Problem to work on | Collect each line of the entries that holds the string "from".

Data for this task |

━━━━━━━━━━━━━━━━

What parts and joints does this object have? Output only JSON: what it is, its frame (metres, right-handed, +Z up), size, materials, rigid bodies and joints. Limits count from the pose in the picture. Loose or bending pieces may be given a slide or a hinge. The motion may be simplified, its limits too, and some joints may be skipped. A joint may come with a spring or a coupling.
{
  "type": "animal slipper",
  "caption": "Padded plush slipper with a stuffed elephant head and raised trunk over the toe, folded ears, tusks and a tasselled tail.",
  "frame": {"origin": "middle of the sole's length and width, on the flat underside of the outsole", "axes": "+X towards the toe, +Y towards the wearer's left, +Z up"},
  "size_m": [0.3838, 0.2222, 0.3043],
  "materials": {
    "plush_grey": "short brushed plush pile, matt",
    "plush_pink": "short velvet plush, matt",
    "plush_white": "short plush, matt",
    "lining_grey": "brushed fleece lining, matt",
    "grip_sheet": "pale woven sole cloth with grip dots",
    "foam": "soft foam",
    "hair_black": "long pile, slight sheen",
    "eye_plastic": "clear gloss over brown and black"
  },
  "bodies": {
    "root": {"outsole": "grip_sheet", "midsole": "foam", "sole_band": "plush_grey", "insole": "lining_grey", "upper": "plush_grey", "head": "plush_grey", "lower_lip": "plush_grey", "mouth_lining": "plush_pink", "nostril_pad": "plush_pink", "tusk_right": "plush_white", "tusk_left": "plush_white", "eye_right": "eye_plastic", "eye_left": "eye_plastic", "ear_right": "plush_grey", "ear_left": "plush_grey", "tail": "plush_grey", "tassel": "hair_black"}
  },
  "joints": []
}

━━━━━━━━━━━━━━━━

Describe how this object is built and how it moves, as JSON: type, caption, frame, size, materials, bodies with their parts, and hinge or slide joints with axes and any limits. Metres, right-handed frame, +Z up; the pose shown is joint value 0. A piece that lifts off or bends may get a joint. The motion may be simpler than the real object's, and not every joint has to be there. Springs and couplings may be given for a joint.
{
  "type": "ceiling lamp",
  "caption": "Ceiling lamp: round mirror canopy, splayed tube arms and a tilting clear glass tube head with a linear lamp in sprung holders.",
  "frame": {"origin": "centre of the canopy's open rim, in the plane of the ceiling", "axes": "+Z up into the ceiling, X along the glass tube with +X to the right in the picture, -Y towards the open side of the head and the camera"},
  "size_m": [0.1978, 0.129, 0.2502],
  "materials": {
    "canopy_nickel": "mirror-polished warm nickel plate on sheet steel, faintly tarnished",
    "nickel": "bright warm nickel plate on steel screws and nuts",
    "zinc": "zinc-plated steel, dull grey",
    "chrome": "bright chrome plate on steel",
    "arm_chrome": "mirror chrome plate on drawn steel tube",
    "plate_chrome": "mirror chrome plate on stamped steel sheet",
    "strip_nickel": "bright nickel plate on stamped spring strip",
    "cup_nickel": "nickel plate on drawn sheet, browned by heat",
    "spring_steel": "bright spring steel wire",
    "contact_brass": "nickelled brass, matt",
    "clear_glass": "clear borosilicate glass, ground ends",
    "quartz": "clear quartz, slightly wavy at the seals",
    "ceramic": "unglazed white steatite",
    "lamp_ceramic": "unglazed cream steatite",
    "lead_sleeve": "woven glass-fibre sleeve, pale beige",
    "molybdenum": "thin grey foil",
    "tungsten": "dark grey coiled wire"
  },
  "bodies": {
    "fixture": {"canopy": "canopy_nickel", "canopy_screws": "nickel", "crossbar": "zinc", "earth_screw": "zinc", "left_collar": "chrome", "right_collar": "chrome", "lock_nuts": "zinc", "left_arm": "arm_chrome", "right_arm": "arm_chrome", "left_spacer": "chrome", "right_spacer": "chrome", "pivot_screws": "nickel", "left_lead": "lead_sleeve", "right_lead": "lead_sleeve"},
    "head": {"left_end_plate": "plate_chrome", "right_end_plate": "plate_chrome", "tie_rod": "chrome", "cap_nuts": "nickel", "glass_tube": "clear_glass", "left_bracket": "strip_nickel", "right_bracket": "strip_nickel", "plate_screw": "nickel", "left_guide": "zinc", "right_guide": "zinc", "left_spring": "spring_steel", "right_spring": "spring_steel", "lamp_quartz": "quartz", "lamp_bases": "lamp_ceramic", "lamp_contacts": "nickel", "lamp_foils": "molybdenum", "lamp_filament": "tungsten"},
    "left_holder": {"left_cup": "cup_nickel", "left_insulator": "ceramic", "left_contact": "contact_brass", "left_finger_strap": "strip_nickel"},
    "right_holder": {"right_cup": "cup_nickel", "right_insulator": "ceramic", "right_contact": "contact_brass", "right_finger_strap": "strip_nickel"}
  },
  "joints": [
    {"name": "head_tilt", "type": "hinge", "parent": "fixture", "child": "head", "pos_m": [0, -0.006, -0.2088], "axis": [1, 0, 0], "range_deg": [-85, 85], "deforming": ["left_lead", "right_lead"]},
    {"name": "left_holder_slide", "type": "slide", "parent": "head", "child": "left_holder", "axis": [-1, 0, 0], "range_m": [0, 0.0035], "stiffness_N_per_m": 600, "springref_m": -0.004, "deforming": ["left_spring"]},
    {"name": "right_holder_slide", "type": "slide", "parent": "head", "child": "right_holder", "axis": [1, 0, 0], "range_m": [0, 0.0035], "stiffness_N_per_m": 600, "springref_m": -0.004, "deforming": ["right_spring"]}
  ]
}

━━━━━━━━━━━━━━━━

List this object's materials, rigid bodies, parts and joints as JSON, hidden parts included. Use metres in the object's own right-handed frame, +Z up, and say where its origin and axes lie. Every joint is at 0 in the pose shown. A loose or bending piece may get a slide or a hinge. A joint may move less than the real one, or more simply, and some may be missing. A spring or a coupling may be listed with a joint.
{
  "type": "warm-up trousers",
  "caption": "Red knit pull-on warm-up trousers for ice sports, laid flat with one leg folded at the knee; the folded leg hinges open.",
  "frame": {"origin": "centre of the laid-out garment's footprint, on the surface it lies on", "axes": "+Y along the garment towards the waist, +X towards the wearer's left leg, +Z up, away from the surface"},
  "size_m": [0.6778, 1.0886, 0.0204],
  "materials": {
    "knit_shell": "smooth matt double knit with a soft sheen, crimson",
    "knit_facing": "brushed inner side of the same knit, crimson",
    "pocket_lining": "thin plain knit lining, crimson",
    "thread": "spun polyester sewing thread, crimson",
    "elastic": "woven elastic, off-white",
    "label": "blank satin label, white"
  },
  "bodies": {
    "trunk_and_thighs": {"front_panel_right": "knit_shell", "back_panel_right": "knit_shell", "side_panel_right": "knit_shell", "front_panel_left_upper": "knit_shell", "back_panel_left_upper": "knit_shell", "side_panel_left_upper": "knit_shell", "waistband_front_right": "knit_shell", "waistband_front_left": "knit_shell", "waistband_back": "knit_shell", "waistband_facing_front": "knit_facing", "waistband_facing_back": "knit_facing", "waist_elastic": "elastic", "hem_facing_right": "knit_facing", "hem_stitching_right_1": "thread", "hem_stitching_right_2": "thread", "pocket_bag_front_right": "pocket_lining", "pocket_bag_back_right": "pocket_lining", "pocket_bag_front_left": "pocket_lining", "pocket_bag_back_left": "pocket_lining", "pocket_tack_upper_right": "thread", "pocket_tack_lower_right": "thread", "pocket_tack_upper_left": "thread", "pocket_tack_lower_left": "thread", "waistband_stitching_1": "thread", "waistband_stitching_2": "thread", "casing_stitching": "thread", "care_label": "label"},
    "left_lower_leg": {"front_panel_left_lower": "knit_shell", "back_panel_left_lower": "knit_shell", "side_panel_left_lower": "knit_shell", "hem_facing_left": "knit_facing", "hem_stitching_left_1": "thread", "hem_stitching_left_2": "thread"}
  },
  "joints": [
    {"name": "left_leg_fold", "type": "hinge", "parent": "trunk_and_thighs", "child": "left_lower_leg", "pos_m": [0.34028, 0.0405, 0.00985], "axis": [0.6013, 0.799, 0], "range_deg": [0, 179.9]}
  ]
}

━━━━━━━━━━━━━━━━

Task result |
What parts and joints does this object have? Output only JSON: what it is, its frame (metres, right-handed, +Z up), size, materials, rigid bodies and joints. Limits count from the pose in the picture. Loose or bending pieces may be given a slide or a hinge. The motion may be simplified, its limits too, and some joints may be skipped. A joint may come with a spring or a coupling.
  "frame": {"origin": "centre of the laid-out garment's footprint, on the surface it lies on", "axes": "+Y along the garment towards the waist, +X towards the wearer's left leg, +Z up, away from the surface"},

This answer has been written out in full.